→ **DATA LINES**
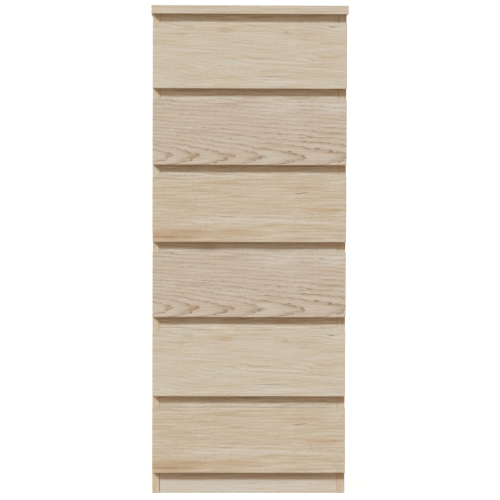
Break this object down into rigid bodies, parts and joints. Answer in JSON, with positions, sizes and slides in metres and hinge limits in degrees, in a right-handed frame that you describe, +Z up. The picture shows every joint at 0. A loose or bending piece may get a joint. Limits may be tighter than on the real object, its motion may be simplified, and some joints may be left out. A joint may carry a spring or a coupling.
{
  "type": "chest of drawers",
  "caption": "Tall narrow free-standing chest with handleless overlay drawers that slide forward on strips, finger gaps between the fronts, a thin top panel and a recessed plinth.",
  "frame": {"origin": "on the floor, under the centre of the chest", "axes": "+Z up, drawers open towards -Y, +X to the right as seen from the front"},
  "size_m": [0.408, 0.38, 1.017],
  "materials": {
    "oak_foil": "pale oak-effect foil on 16 mm board, matt",
    "drawer_board": "smooth off-white foil on 12 mm board",
    "hardboard": "lacquered off-white hardboard",
    "runner_plastic": "natural white moulded plastic",
    "fixing_steel": "zinc-plated steel",
    "cam_zinc": "die-cast zinc, dull",
    "beech": "plain fluted beech"
  },
  "bodies": {
    "carcass": {"top_panel": "oak_foil", "left_side_panel": "oak_foil", "right_side_panel": "oak_foil", "top_rail": "oak_foil", "drawer_rail_1": "oak_foil", "drawer_rail_2": "oak_foil", "drawer_rail_3": "oak_foil", "drawer_rail_4": "oak_foil", "drawer_rail_5": "oak_foil", "plinth": "oak_foil", "bottom_panel": "oak_foil", "rear_top_rail": "oak_foil", "back_panel": "hardboard", "left_runner_strips": "runner_plastic", "right_runner_strips": "runner_plastic", "runner_screws": "fixing_steel", "carcass_cam_bolts": "fixing_steel", "carcass_cam_discs": "cam_zinc", "carcass_dowels": "beech", "back_nails": "fixing_steel", "floor_glides": "runner_plastic"},
    "drawer_1": {"drawer_1_front": "oak_foil", "drawer_1_left_side": "drawer_board", "drawer_1_right_side": "drawer_board", "drawer_1_back": "drawer_board", "drawer_1_bottom": "hardboard", "drawer_1_fasteners": "fixing_steel"},
    "drawer_2": {"drawer_2_front": "oak_foil", "drawer_2_left_side": "drawer_board", "drawer_2_right_side": "drawer_board", "drawer_2_back": "drawer_board", "drawer_2_bottom": "hardboard", "drawer_2_fasteners": "fixing_steel"},
    "drawer_3": {"drawer_3_front": "oak_foil", "drawer_3_left_side": "drawer_board", "drawer_3_right_side": "drawer_board", "drawer_3_back": "drawer_board", "drawer_3_bottom": "hardboard", "drawer_3_fasteners": "fixing_steel"},
    "drawer_4": {"drawer_4_front": "oak_foil", "drawer_4_left_side": "drawer_board", "drawer_4_right_side": "drawer_board", "drawer_4_back": "drawer_board", "drawer_4_bottom": "hardboard", "drawer_4_fasteners": "fixing_steel"},
    "drawer_5": {"drawer_5_front": "oak_foil", "drawer_5_left_side": "drawer_board", "drawer_5_right_side": "drawer_board", "drawer_5_back": "drawer_board", "drawer_5_bottom": "hardboard", "drawer_5_fasteners": "fixing_steel"},
    "drawer_6": {"drawer_6_front": "oak_foil", "drawer_6_left_side": "drawer_board", "drawer_6_right_side": "drawer_board", "drawer_6_back": "drawer_board", "drawer_6_bottom": "hardboard", "drawer_6_fasteners": "fixing_steel"}
  },
  "joints": [
    {"name": "drawer_1_slide", "type": "slide", "parent": "carcass", "child": "drawer_1", "axis": [0, -1, 0], "range_m": [0, 0.264]},
    {"name": "drawer_2_slide", "type": "slide", "parent": "carcass", "child": "drawer_2", "axis": [0, -1, 0], "range_m": [0, 0.264]},
    {"name": "drawer_3_slide", "type": "slide", "parent": "carcass", "child": "drawer_3", "axis": [0, -1, 0], "range_m": [0, 0.264]},
    {"name": "drawer_4_slide", "type": "slide", "parent": "carcass", "child": "drawer_4", "axis": [0, -1, 0], "range_m": [0, 0.264]},
    {"name": "drawer_5_slide", "type": "slide", "parent": "carcass", "child": "drawer_5", "axis": [0, -1, 0], "range_m": [0, 0.264]},
    {"name": "drawer_6_slide", "type": "slide", "parent": "carcass", "child": "drawer_6", "axis": [0, -1, 0], "range_m": [0, 0.264]}
  ]
}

→ **STATED EXERCISE**
Copy the material above, line for line.

→ **RESULT OF THE TASK**
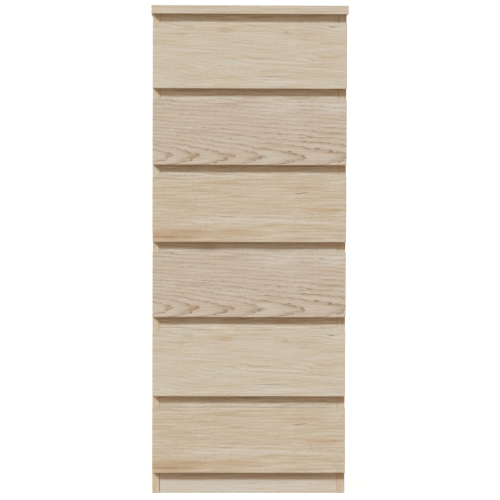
Break this object down into rigid bodies, parts and joints. Answer in JSON, with positions, sizes and slides in metres and hinge limits in degrees, in a right-handed frame that you describe, +Z up. The picture shows every joint at 0. A loose or bending piece may get a joint. Limits may be tighter than on the real object, its motion may be simplified, and some joints may be left out. A joint may carry a spring or a coupling.
{
  "type": "chest of drawers",
  "caption": "Tall narrow free-standing chest with handleless overlay drawers that slide forward on strips, finger gaps between the fronts, a thin top panel and a recessed plinth.",
  "frame": {"origin": "on the floor, under the centre of the chest", "axes": "+Z up, drawers open towards -Y, +X to the right as seen from the front"},
  "size_m": [0.408, 0.38, 1.017],
  "materials": {
    "oak_foil": "pale oak-effect foil on 16 mm board, matt",
    "drawer_board": "smooth off-white foil on 12 mm board",
    "hardboard": "lacquered off-white hardboard",
    "runner_plastic": "natural white moulded plastic",
    "fixing_steel": "zinc-plated steel",
    "cam_zinc": "die-cast zinc, dull",
    "beech": "plain fluted beech"
  },
  "bodies": {
    "carcass": {"top_panel": "oak_foil", "left_side_panel": "oak_foil", "right_side_panel": "oak_foil", "top_rail": "oak_foil", "drawer_rail_1": "oak_foil", "drawer_rail_2": "oak_foil", "drawer_rail_3": "oak_foil", "drawer_rail_4": "oak_foil", "drawer_rail_5": "oak_foil", "plinth": "oak_foil", "bottom_panel": "oak_foil", "rear_top_rail": "oak_foil", "back_panel": "hardboard", "left_runner_strips": "runner_plastic", "right_runner_strips": "runner_plastic", "runner_screws": "fixing_steel", "carcass_cam_bolts": "fixing_steel", "carcass_cam_discs": "cam_zinc", "carcass_dowels": "beech", "back_nails": "fixing_steel", "floor_glides": "runner_plastic"},
    "drawer_1": {"drawer_1_front": "oak_foil", "drawer_1_left_side": "drawer_board", "drawer_1_right_side": "drawer_board", "drawer_1_back": "drawer_board", "drawer_1_bottom": "hardboard", "drawer_1_fasteners": "fixing_steel"},
    "drawer_2": {"drawer_2_front": "oak_foil", "drawer_2_left_side": "drawer_board", "drawer_2_right_side": "drawer_board", "drawer_2_back": "drawer_board", "drawer_2_bottom": "hardboard", "drawer_2_fasteners": "fixing_steel"},
    "drawer_3": {"drawer_3_front": "oak_foil", "drawer_3_left_side": "drawer_board", "drawer_3_right_side": "drawer_board", "drawer_3_back": "drawer_board", "drawer_3_bottom": "hardboard", "drawer_3_fasteners": "fixing_steel"},
    "drawer_4": {"drawer_4_front": "oak_foil", "drawer_4_left_side": "drawer_board", "drawer_4_right_side": "drawer_board", "drawer_4_back": "drawer_board", "drawer_4_bottom": "hardboard", "drawer_4_fasteners": "fixing_steel"},
    "drawer_5": {"drawer_5_front": "oak_foil", "drawer_5_left_side": "drawer_board", "drawer_5_right_side": "drawer_board", "drawer_5_back": "drawer_board", "drawer_5_bottom": "hardboard", "drawer_5_fasteners": "fixing_steel"},
    "drawer_6": {"drawer_6_front": "oak_foil", "drawer_6_left_side": "drawer_board", "drawer_6_right_side": "drawer_board", "drawer_6_back": "drawer_board", "drawer_6_bottom": "hardboard", "drawer_6_fasteners": "fixing_steel"}
  },
  "joints": [
    {"name": "drawer_1_slide", "type": "slide", "parent": "carcass", "child": "drawer_1", "axis": [0, -1, 0], "range_m": [0, 0.264]},
    {"name": "drawer_2_slide", "type": "slide", "parent": "carcass", "child": "drawer_2", "axis": [0, -1, 0], "range_m": [0, 0.264]},
    {"name": "drawer_3_slide", "type": "slide", "parent": "carcass", "child": "drawer_3", "axis": [0, -1, 0], "range_m": [0, 0.264]},
    {"name": "drawer_4_slide", "type": "slide", "parent": "carcass", "child": "drawer_4", "axis": [0, -1, 0], "range_m": [0, 0.264]},
    {"name": "drawer_5_slide", "type": "slide", "parent": "carcass", "child": "drawer_5", "axis": [0, -1, 0], "range_m": [0, 0.264]},
    {"name": "drawer_6_slide", "type": "slide", "parent": "carcass", "child": "drawer_6", "axis": [0, -1, 0], "range_m": [0, 0.264]}
  ]
}